Alfred Saunière fut nommé précepteur chez les Chefdebien, il nous faut alors nous poser les questions suivantes : 
- sur quelles recommandations ? 
- par quelles influences, ce prêtre au caractère difficile a-t-il pu obtenir ce poste ?

Des documents concernant le rite de Narbonne et ceux qui lui ont succédé pouvaient intéresser beaucoup d'anti-maçons très virulents à cette époque, Alfred fut-il l'agent transmetteur  ?
Contrairement aux croyances les plus répandues, il y avait beaucoup d'ecclésiastiques dans la franc-maçonnerie, nombreux étaient les francs-maçons qui avaient été formés au sein même de l'ordre de Malte où les Chefdebien jouèrent un rôle très important. 
(Il serait d'ailleurs plus qu'intéressant de se pencher sur le rôle primordial que joua et que joue encore l'ordre de Malte dans la logistique de certaines sociétés ou officines secrètes.) Alfred Saunière réussit-il à jouer sur plusieurs registres quitte à en monnayer la partition ?

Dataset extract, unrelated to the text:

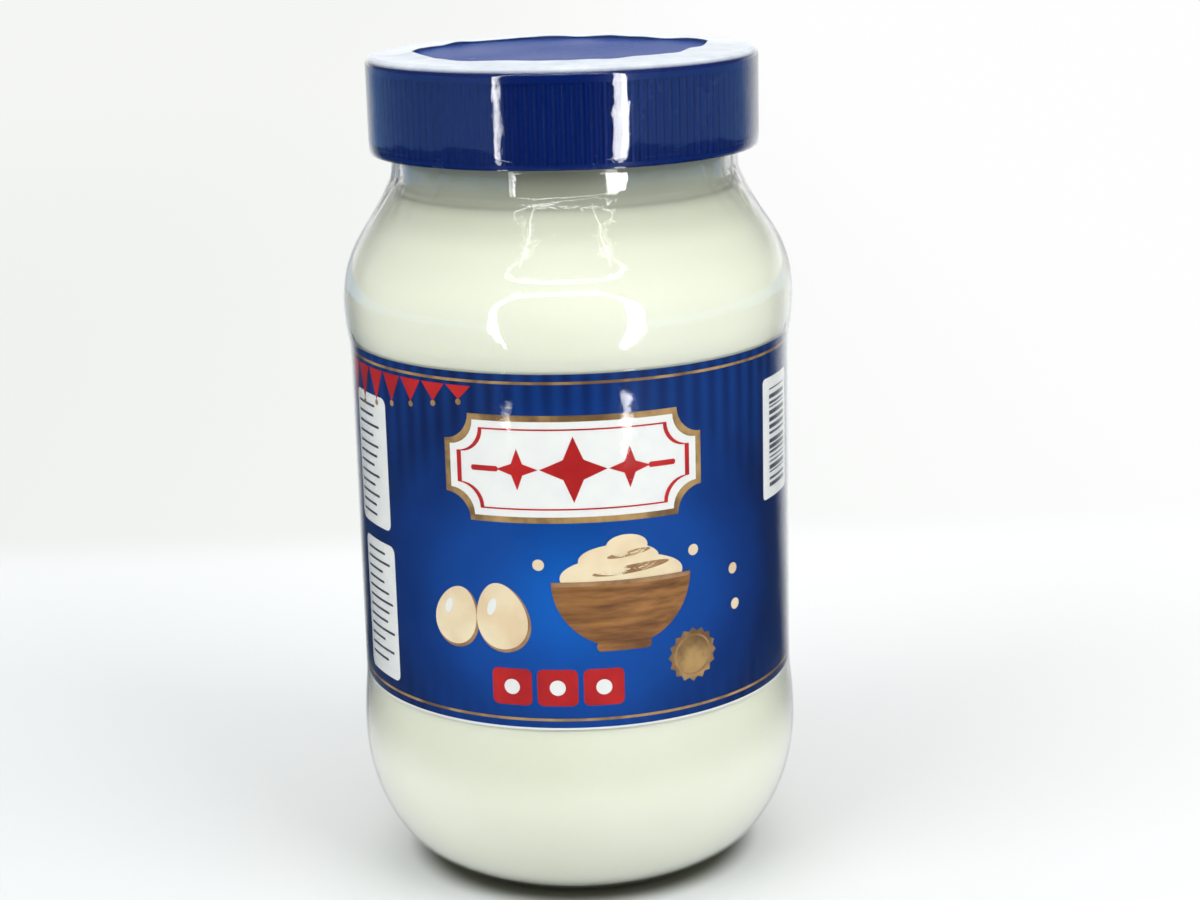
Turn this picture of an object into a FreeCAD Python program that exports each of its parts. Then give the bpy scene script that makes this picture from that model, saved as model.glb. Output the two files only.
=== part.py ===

A supposer donc que quelques indélicats aient subtilisé des archives essentielles au rit primitif ou à celui de Memphis, ces documents pouvaient se négocier très cher... Et il valait peut-être mieux que ce ne soit pas le voleur qui s'en charge ...


Alfred Saunière








Pour finir et à titre anecdotique ( quoique !) il est à noter que Jean Guiraud s'intéressa aussi au Monastère de Prouille qui tenait tant à cœur au bon Arsène Billard. Il publia en 1907 : "le cartulaire de Notre Dame de Prouille".





Notre Dame de Prouille




Mais une autre personne Jules Doinel, le fondateur de l'église gnostique, évêque gnostique d'Alet en 1896, s'intéressa à Prouille et il était, en tant qu'archiviste de l'Aude au début du XXe siècle, bien placé pour cela. 
Il écrivit lui en 1898 : "Un inventaire des titres du monastère de Prouille" et en 1902 "les annales du prieuré de Prouille". Prieuré qui semble décidément lui aussi avoir fortement intéressé les ésotéristes de l'époque. 
Mais cela est une autre histoire...

Christian Attard








Notes et sources :

(1) - le livre était disponible aux édition Phénix
(2) - Gérard Galtier : Maçonnerie égyptienne, Rose-croix et néo chevalerie aux Éditions du Rocher.